◆ Exercise task
Check each line of the records below and collect those that include the word "object".

--------------------

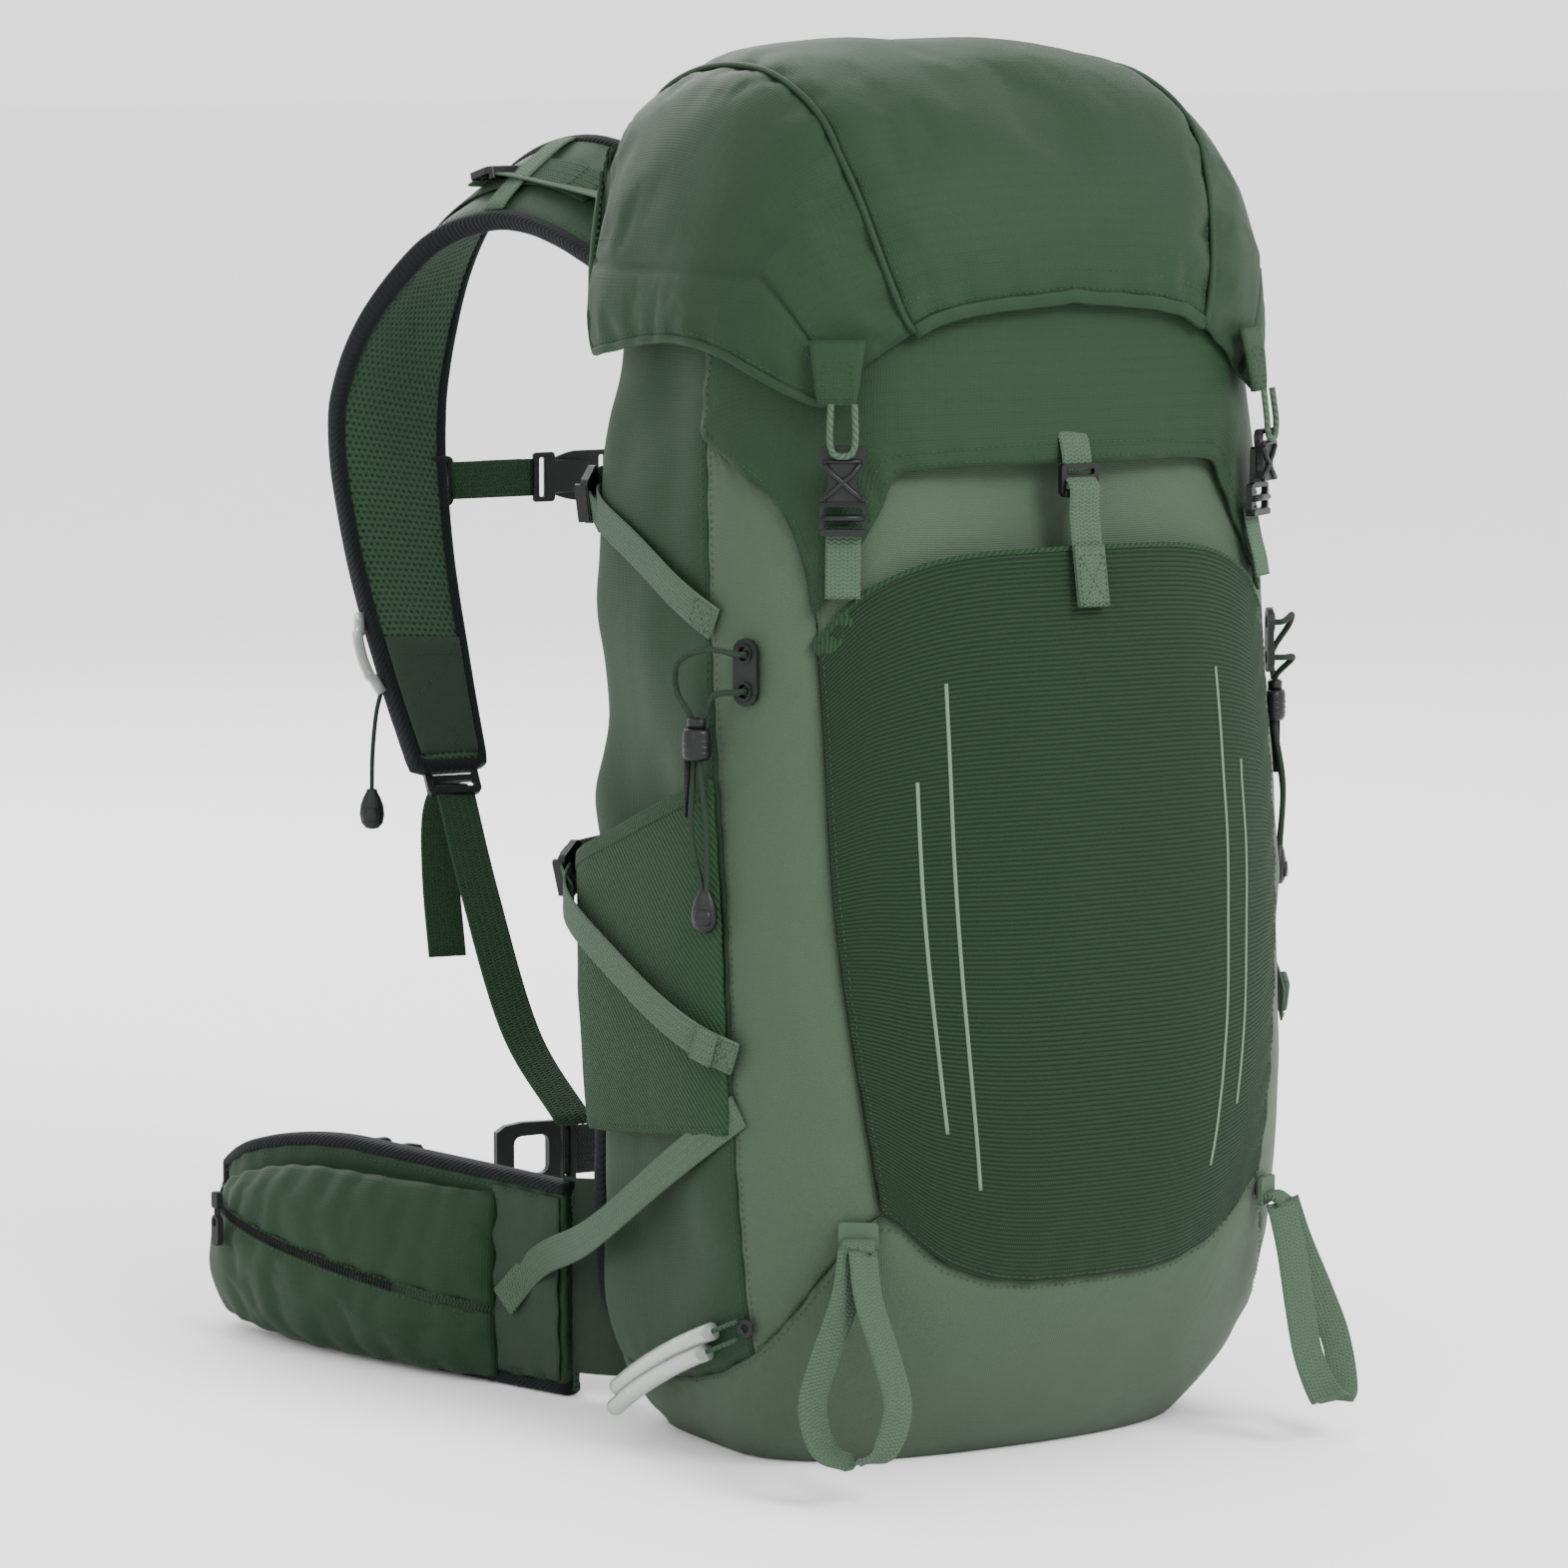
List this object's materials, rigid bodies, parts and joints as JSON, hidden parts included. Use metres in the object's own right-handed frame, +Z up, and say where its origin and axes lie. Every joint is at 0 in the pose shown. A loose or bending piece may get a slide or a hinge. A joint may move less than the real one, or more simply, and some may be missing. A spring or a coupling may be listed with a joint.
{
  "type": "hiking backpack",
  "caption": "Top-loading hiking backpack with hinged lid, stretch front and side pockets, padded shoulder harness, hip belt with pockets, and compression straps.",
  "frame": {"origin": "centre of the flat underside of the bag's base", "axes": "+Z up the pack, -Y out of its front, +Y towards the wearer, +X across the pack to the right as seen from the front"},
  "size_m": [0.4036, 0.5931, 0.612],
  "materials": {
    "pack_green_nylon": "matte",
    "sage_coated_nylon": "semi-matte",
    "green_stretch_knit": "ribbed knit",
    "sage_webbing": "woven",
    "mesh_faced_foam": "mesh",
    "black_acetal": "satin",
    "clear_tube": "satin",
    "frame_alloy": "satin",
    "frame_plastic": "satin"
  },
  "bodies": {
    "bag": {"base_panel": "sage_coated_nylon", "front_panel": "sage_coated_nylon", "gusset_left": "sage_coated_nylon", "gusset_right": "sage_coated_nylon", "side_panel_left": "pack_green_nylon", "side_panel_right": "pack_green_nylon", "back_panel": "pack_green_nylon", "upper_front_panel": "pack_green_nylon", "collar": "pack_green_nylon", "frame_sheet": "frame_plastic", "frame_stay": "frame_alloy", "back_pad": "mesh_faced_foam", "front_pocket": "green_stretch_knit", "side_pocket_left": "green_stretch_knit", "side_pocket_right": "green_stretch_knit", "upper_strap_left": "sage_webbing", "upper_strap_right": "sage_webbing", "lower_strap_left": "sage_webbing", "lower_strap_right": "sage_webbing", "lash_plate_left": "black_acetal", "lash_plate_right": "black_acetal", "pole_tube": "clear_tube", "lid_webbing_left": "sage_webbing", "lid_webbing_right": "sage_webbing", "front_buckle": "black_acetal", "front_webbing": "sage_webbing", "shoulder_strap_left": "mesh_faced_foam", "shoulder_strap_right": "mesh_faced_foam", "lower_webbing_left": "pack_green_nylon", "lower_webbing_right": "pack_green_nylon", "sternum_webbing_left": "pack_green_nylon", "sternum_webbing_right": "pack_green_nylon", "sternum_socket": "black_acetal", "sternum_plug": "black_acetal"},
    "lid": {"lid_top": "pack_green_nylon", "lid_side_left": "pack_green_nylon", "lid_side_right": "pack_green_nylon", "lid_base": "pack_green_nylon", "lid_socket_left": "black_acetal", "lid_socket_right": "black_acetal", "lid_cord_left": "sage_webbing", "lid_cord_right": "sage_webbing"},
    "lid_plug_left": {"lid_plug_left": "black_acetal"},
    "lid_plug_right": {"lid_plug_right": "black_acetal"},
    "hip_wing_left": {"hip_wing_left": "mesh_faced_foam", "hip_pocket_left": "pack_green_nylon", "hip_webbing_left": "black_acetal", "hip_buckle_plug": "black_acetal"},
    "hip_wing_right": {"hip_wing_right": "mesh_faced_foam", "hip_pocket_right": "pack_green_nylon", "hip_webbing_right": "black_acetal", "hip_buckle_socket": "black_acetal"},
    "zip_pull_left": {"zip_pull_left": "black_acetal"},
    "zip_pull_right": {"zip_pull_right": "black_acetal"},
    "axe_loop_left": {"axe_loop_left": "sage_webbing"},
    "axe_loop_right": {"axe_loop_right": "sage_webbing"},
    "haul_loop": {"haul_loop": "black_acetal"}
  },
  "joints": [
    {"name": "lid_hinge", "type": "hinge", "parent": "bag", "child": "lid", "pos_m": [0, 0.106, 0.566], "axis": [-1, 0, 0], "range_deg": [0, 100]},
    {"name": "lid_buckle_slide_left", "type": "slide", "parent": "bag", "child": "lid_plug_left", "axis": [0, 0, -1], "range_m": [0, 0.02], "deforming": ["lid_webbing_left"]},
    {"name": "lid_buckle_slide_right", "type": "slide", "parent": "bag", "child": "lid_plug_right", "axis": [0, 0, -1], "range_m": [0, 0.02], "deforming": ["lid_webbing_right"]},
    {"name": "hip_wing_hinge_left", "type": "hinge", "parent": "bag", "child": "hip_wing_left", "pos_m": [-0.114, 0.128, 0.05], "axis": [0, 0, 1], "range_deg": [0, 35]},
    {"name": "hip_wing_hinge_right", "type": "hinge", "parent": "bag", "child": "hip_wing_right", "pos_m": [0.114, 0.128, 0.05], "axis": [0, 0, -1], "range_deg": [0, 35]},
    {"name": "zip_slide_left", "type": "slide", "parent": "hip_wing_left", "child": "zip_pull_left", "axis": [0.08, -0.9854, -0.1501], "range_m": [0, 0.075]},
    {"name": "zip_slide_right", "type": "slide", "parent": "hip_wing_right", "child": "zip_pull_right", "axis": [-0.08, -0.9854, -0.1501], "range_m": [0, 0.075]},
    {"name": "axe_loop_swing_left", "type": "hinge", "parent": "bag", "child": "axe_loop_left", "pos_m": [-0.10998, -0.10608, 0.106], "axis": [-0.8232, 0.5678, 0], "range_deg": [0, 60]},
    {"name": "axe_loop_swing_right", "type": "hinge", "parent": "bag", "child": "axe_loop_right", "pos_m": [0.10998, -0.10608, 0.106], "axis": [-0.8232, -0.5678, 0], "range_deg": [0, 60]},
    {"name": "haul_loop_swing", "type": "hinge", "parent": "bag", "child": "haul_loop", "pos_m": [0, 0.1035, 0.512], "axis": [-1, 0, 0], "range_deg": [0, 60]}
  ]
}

--------------------

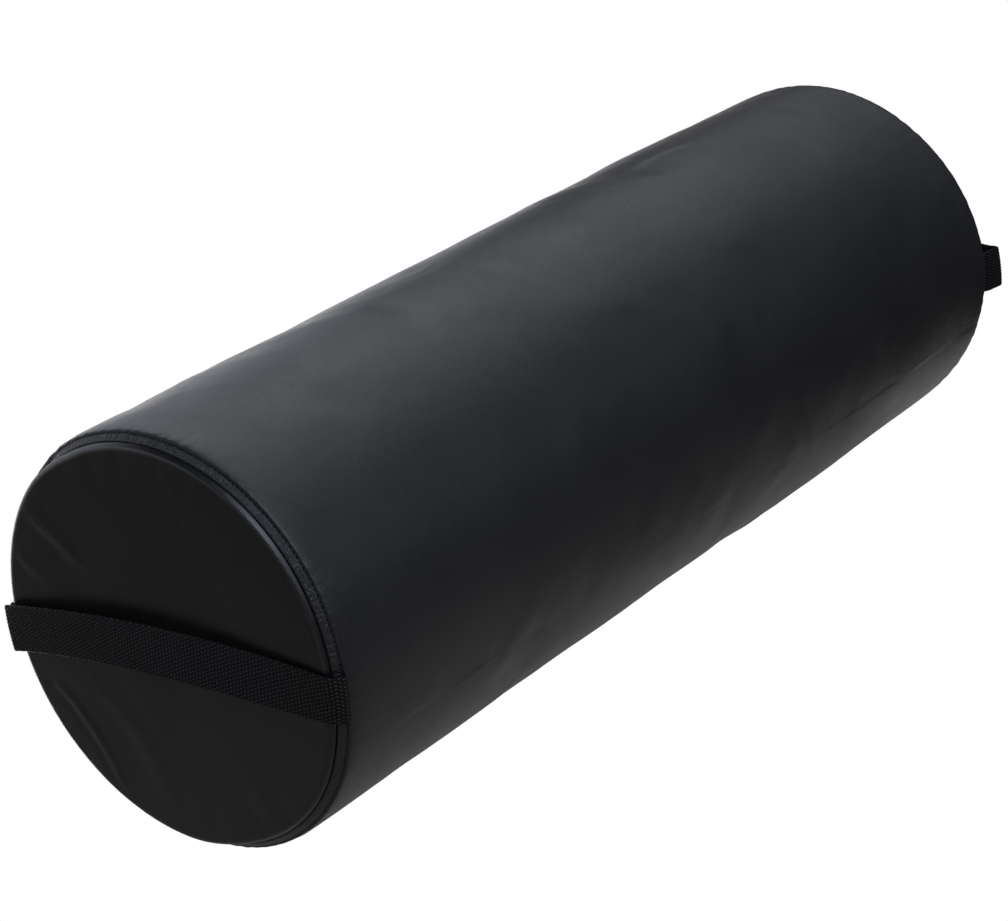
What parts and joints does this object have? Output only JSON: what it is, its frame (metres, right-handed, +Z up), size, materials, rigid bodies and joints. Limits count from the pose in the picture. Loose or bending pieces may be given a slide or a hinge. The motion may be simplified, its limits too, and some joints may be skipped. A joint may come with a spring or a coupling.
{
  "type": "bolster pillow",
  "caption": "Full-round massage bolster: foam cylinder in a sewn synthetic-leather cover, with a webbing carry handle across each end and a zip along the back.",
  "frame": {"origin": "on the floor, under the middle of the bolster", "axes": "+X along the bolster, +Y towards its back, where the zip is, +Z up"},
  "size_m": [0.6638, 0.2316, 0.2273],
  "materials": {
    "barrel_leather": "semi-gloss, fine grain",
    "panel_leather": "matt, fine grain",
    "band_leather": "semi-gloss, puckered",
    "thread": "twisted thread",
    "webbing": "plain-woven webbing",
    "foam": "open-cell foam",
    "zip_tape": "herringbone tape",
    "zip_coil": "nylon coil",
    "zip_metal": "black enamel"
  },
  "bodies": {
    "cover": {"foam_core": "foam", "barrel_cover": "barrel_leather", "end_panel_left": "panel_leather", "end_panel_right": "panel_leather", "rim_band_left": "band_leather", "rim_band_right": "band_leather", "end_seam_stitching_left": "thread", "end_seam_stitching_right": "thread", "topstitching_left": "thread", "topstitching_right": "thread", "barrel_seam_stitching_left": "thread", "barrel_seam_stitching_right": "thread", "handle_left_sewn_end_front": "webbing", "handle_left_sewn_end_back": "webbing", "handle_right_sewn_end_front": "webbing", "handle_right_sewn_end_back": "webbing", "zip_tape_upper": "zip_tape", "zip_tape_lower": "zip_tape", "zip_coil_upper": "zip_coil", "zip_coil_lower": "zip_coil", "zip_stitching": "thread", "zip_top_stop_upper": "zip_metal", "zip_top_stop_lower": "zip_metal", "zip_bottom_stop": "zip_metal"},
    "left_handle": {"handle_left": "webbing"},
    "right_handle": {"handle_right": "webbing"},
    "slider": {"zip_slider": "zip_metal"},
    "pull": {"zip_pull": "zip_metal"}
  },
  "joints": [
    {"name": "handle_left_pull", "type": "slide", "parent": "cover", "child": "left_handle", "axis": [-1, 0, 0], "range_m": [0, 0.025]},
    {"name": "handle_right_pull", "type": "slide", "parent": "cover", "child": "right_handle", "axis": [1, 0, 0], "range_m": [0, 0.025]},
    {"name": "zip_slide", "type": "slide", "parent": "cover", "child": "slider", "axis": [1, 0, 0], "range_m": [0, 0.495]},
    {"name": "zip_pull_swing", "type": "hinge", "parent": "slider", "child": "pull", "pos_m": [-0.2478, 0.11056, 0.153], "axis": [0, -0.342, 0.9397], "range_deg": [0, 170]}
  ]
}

--------------------

◆ Solution below
List this object's materials, rigid bodies, parts and joints as JSON, hidden parts included. Use metres in the object's own right-handed frame, +Z up, and say where its origin and axes lie. Every joint is at 0 in the pose shown. A loose or bending piece may get a slide or a hinge. A joint may move less than the real one, or more simply, and some may be missing. A spring or a coupling may be listed with a joint.
What parts and joints does this object have? Output only JSON: what it is, its frame (metres, right-handed, +Z up), size, materials, rigid bodies and joints. Limits count from the pose in the picture. Loose or bending pieces may be given a slide or a hinge. The motion may be simplified, its limits too, and some joints may be skipped. A joint may come with a spring or a coupling.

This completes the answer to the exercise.